Cold Water Dye. This process requires fiber reactive dye with salt added to help bind the dye to the fabric. This method requires constant agitation for an effective dyeing process. Results are much better for white clothing, whether you're dyeing them back to white or changing their colour.

Dye Bath. Using pre-mixed fabric dye like RIT or Dylon, this method involves dyeing clothing in a sink, bucket, or on the stove top. You'll often only be able to dye single items at a time or you'll risk an uneven dyeing process, which makes this process inconvenient and messy.

Machine Dye. This method involves throwing everything in the washing machine along with a pre-mixed dye. You'll be able to dye larger quantities of clothing and achieve better results with a more even finished result. It has the potential to be more water intensive than the dye bath or cold water method.




Dyeing Clothes


After reading up about all my options, I chose to use my washing machine to dye my clothes using Dylon Dye Pods.
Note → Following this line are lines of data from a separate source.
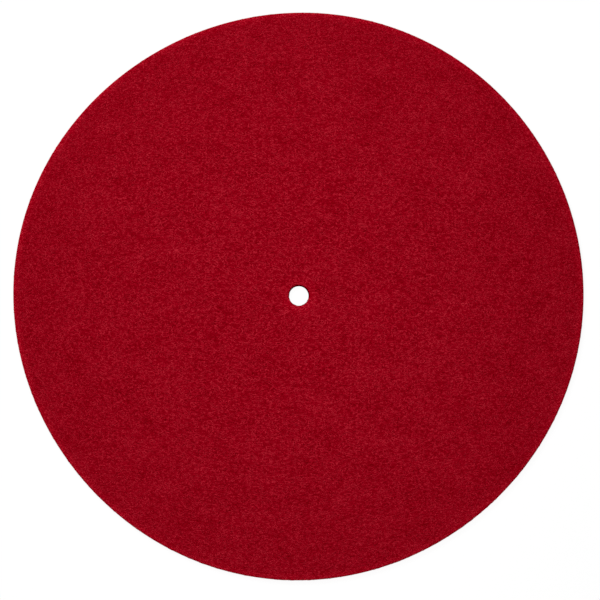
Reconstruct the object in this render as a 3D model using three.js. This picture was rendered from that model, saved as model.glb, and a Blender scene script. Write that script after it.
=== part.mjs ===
// Felt mat for a record player's platter: one round of red wool felt, punched flat, with a hole for the spindle.
// Millimetres, +Z up. The origin is the centre of the underside, and the mat lies on z = 0.

import * as THREE from "three";

// The round, as it is punched
const outerDiameter = 295;
const spindleHoleDiameter = 10.4;
const feltThickness = 3;

// The punch drags the felt's top edge down, and leaves the lower edge nearly sharp
const topRimRadius = 0.8;
const lowerRimRadius = 0.3;
const topHoleRadius = 0.5;
const lowerHoleRadius = 0.3;

// How finely the round edges are divided
const turnSteps = 180;
const cornerSteps = 3;

const feltColour = new THREE.Color().setRGB(140 / 255, 7 / 255, 23 / 255, THREE.SRGBColorSpace);
const feltRoughness = 0.95;

// Points of a quarter circle in the section (x is the distance from the axis, y the height),
// from startAngle anticlockwise.
function roundedCorner(centreX, centreY, radius, startAngle) {
  const points = [];
  for (let step = 0; step <= cornerSteps; step += 1) {
    const angle = startAngle + (step / cornerSteps) * (Math.PI / 2);
    points.push(
      new THREE.Vector2(centreX + radius * Math.cos(angle), centreY + radius * Math.sin(angle)),
    );
  }
  return points;
}

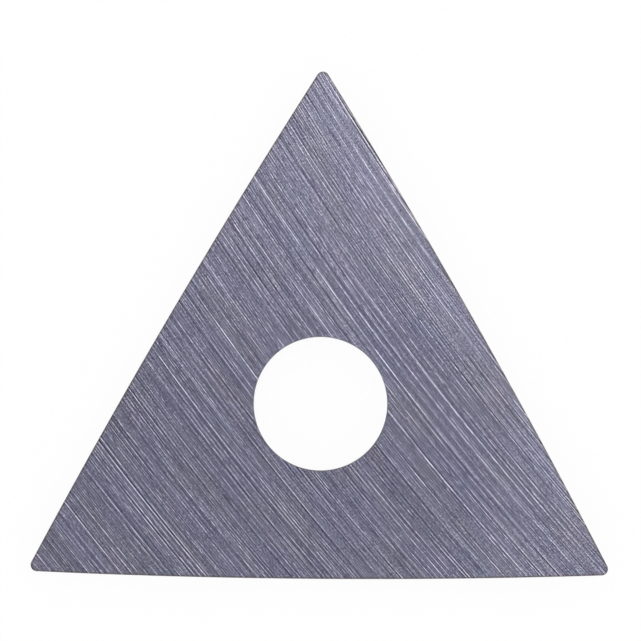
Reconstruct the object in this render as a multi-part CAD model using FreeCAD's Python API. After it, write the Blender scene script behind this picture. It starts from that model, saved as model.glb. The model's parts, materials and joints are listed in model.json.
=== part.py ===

I thought it might be useful to explain my reasons and why this method, although not perfect, might be the best option after all.


Low Risk With Lasting Results. Pre-mixed dye, although made from synthetic ingredients, are low risk. They produce effective and long lasting results whereas natural dyes are unpredictable, producing uneven results that fade quicker; meaning the whole process has to be repeated. Dyeing clothing true black is difficult to do with natural dyes and would mostly require quite a few tries to achieve a good colour. This inevitably wastes more ingredients and more water to produce less than satisfactory results.

Convenient and Mess-Free. Pre-made dye is convenient, easy to use, and not as messy as hand dyeing. For someone who has never dyed clothing before (and lacks DIY skills), this method was foolproof for achieving great results. Using natural dye requires a level of trial, error, and a whole heap of patience when things don't turn out quite right. Pre-made dye means I could get the results I wanted first try.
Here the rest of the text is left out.